-- begin --

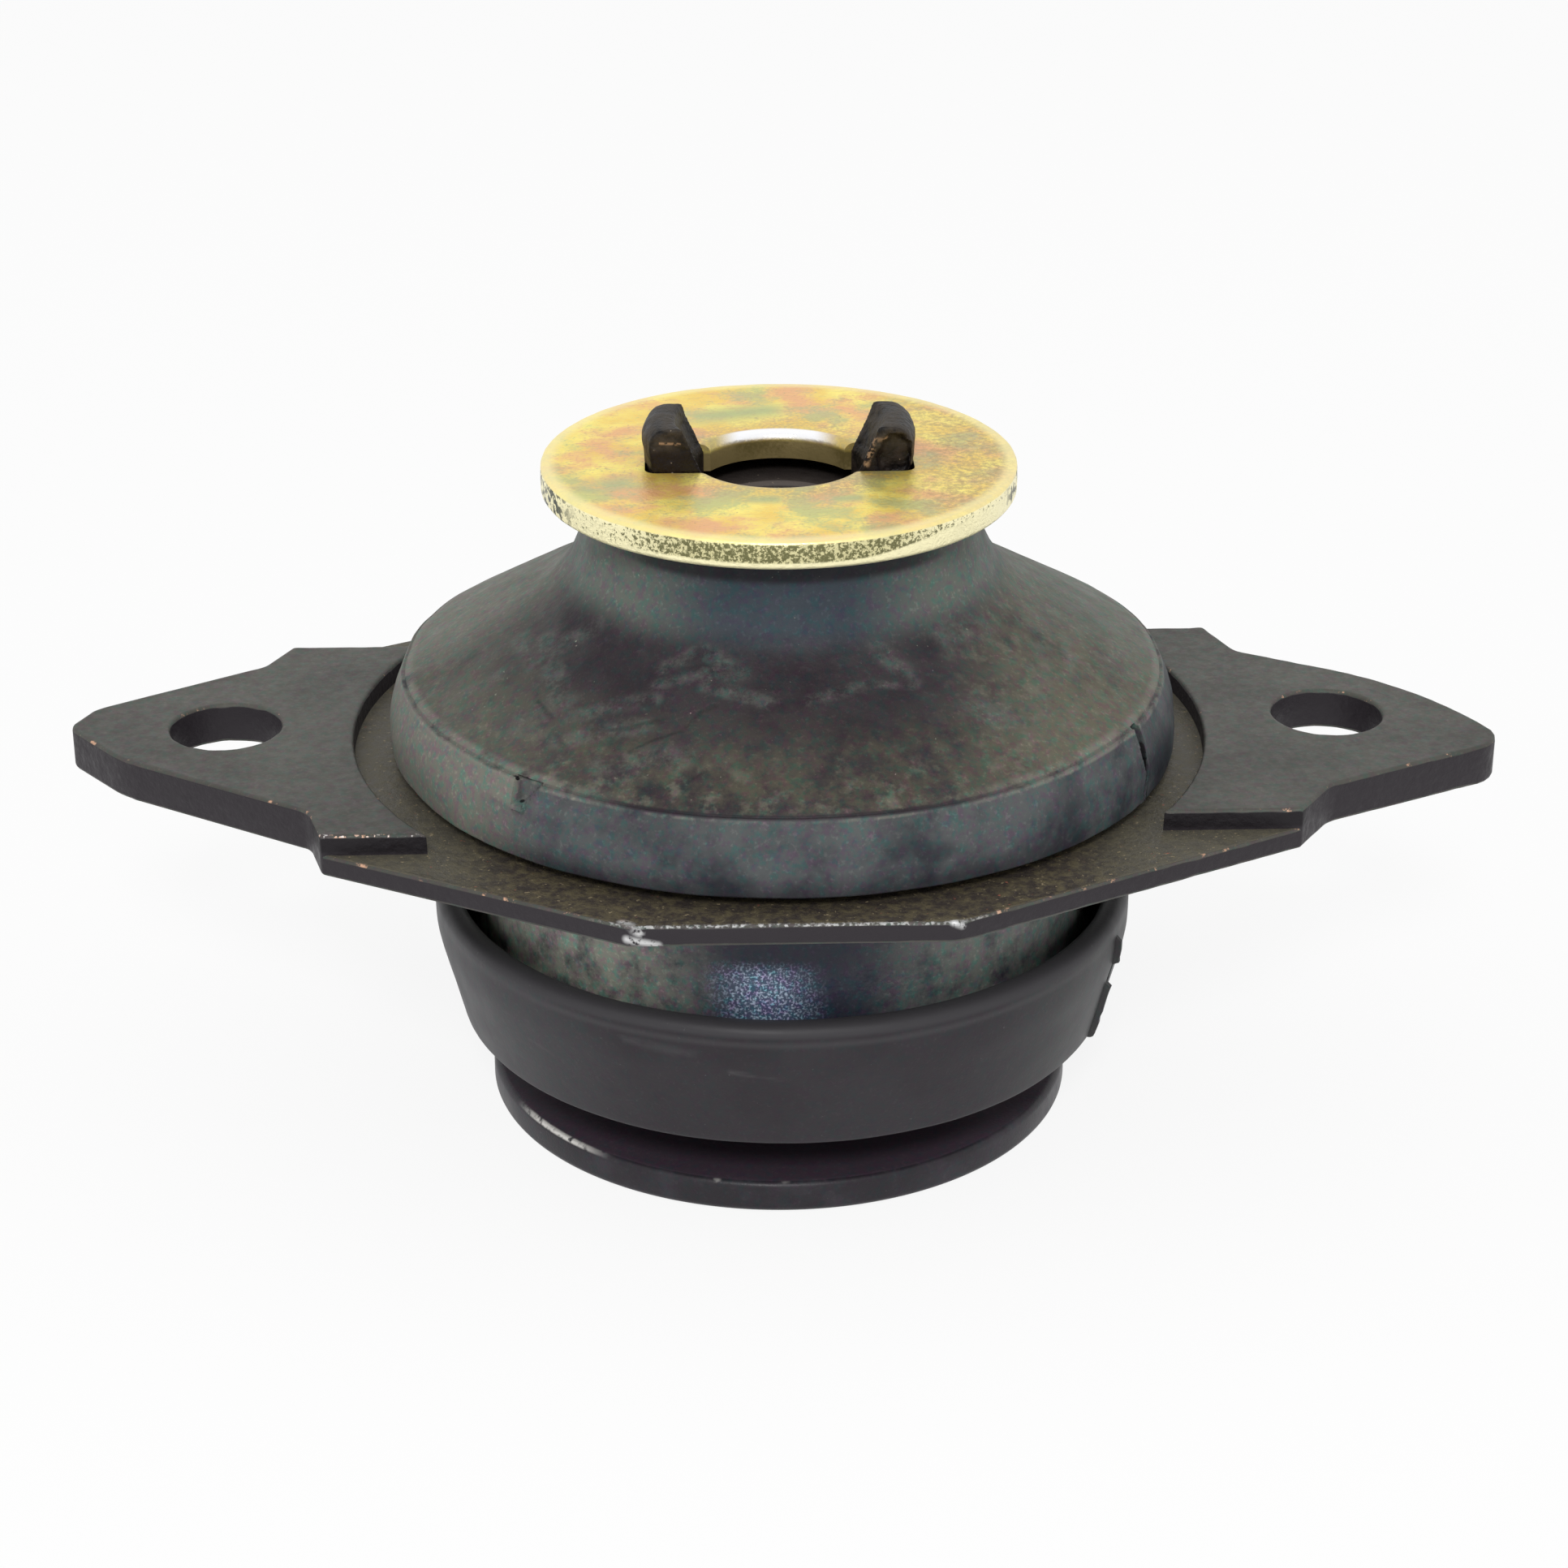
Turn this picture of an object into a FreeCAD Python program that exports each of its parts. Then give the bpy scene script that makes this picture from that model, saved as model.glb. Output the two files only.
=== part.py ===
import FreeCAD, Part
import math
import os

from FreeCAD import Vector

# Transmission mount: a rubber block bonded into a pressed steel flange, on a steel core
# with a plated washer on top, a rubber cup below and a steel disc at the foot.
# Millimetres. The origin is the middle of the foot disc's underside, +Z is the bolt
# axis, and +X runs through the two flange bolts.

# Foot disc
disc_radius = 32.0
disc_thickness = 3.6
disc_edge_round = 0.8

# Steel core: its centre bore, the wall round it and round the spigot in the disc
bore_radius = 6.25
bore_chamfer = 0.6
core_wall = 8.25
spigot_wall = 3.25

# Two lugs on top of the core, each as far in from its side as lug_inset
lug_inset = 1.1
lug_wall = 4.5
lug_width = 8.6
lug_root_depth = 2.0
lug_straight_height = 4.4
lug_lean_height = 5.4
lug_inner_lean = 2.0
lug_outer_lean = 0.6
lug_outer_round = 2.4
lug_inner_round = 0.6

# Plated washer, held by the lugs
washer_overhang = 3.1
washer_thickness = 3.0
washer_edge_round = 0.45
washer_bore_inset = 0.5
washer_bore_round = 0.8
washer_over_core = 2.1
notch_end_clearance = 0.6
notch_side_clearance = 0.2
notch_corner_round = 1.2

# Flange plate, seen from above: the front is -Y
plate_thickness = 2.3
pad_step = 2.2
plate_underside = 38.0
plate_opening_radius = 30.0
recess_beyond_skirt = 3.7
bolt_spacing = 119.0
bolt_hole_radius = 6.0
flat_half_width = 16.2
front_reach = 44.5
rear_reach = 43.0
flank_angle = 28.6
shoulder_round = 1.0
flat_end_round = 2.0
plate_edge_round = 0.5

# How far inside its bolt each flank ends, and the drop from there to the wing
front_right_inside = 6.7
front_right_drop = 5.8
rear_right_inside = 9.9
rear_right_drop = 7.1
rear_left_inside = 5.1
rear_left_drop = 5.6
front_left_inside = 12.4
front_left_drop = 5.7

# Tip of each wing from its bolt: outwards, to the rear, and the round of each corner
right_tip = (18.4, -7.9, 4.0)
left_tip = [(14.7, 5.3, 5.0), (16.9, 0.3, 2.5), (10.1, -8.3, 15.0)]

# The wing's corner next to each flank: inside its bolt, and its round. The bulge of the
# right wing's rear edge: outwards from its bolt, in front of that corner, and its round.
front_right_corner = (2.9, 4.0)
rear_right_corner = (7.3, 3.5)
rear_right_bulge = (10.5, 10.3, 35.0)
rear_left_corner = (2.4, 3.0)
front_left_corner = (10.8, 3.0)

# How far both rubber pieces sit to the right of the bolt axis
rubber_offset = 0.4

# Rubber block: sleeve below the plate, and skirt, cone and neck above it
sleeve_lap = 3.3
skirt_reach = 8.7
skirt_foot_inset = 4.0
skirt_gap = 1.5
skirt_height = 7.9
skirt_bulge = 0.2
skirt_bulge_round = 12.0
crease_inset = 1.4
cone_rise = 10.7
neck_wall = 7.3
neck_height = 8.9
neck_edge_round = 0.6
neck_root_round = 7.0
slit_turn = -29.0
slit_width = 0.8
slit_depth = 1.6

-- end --

[What is expected]
Each line in the material either holds the string "that" or does not. State how many do, and nothing else.

[Answer for the task]
2